想像力を働かせてほしい

中学受験塾においては、学年が上がるのは2月(のところが多い)です。
小学校では、学年が上がるのは4月ですから、2か月ほど早いわけです。
つまり、現5年生は40日後にもう受験生になります。
危機感を煽って、勉強しなさい!と脅したいわけではありませんが、
自分が(遂に)受験生になるのだという想像力を働かせてほしいです。

 

ここでいう想像力とは、勉強への意識や取り組みだけではなくて、
今の6年生に対する配慮も含めた想像力です。
試しに想像力を働かせてみましょうか。
自分が今6年生だったと想像してみてください。

今は受験直前期です。さすがに、勉強に集中したいと自覚が芽生えているでしょう。
そんなとき、あるいは先生に真剣に質問をしているとき、
その隣で、大声でお喋りしている下級生がいたら、どう思うでしょう?
繰り返します。

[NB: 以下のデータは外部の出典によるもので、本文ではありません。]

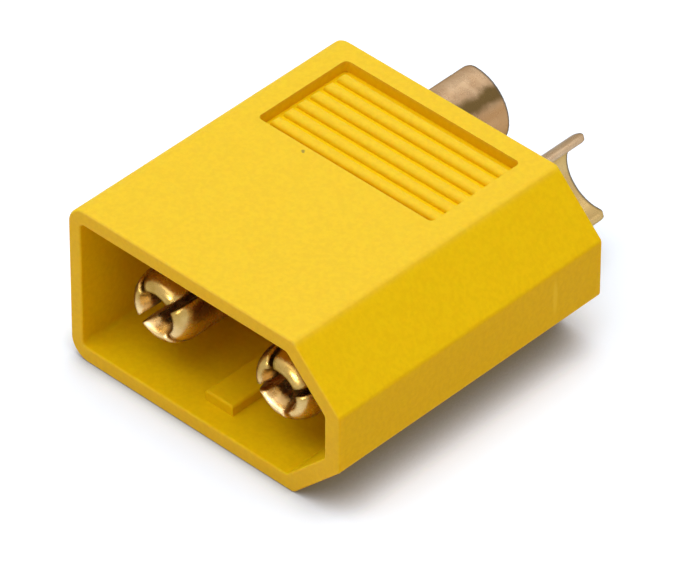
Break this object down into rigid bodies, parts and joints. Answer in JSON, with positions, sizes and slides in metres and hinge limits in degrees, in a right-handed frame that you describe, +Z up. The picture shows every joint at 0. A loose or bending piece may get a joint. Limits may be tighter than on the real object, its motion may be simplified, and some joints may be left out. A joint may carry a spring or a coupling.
{
  "type": "two-pole power connector",
  "caption": "Polarised power connector half: a moulded shroud with one chamfered side around slotted round pins, with scooped solder cups at the rear.",
  "frame": {"origin": "under the middle of the whole part, in the plane of the housing's underside that it rests on", "axes": "+X towards the chamfered (negative) side, +Y from the mouth towards the solder cups, +Z up from the underside"},
  "size_m": [0.0158, 0.0206, 0.0082],
  "materials": {
    "yellow_nylon": "matt moulded nylon, light grain",
    "gold_plate": "thin gold plate over turned brass, slightly tarnished"
  },
  "bodies": {
    "root": {"housing": "yellow_nylon", "positive_contact": "gold_plate", "negative_contact": "gold_plate"}
  },
  "joints": []
}
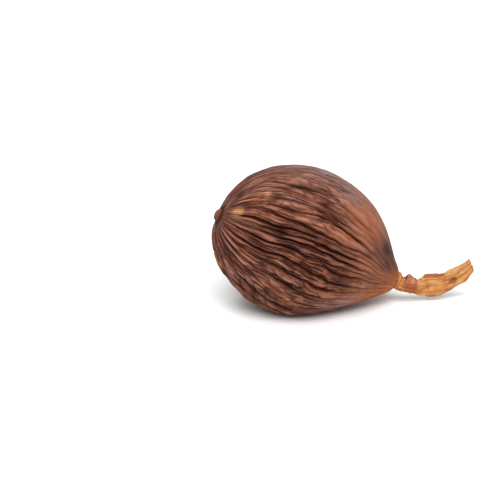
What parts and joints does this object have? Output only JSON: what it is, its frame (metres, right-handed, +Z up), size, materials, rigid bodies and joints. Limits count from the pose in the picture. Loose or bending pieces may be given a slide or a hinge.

受験直前期です。
インフルエンザやコロナはもちろん、風邪もひきたくないですね。
そのとき、マスクもしないで咳をしている人が近くにいたら、どう思うでしょう?


とあるパン屋さんでの最近の出来事ですが、
レジ横に陳列してあるパンの目の前で、会計をしてもらいながら、
不必要に大きな声を出し、しかもノーマスクでお喋りするおじさんを見ました。
喋りたい、マスクはしたくない…それぞれ個人の自由です。
しかし、本人はそれで良いのでしょうけれど、他の人にとってはどうでしょうね。
その現場に居合わせてなお、レジ横にあったパンを買いたいと思いますか?
そういう想像力を働かせられて、心配りができるようになったら、
それだけでも少し大人になったと言えるんじゃないでしょうか。
(まぁ、おじさんは年齢区分上は大人なはずなんですが…)

本当は、これらは受験生になる子だけに必要な想像力ではありません。
また、6年生がそばにいなければ何をしてもいいというわけでもありません。
誰相手にだって、不必要に迷惑をかけるのは良くないですし、
インフルエンザや風邪に気を付けているのは、私たち先生も同様です。


近頃、世の中全体、そういう想像力を持てない人が増えた気がします。
横断歩道があるのに、速度を緩めることなく走ってくる車だとか、
見通しの悪い交差点に、ブレーキもかけずに進入してくる自転車だとか、
ものすごく狭い視野で生きているんだろうな、
自分の都合しか考えていないんだろうな、
(昨日まで無事だったから)自分は平気だと思い込んでいるのだろうな
そんな風に思います。

もちろん、どんな人だって完璧にはいきません。
かくいう私だって、知らず知らず、誰かに迷惑をかけていると思います。
ただ、誰もが学習することはできるはずです。
今、受験生がどんな心境なのかまでは想像できないかもしれませんが、
5年生なら5年生なりの、4年生なら4年生なりの
想像力を働かせてほしいと思います。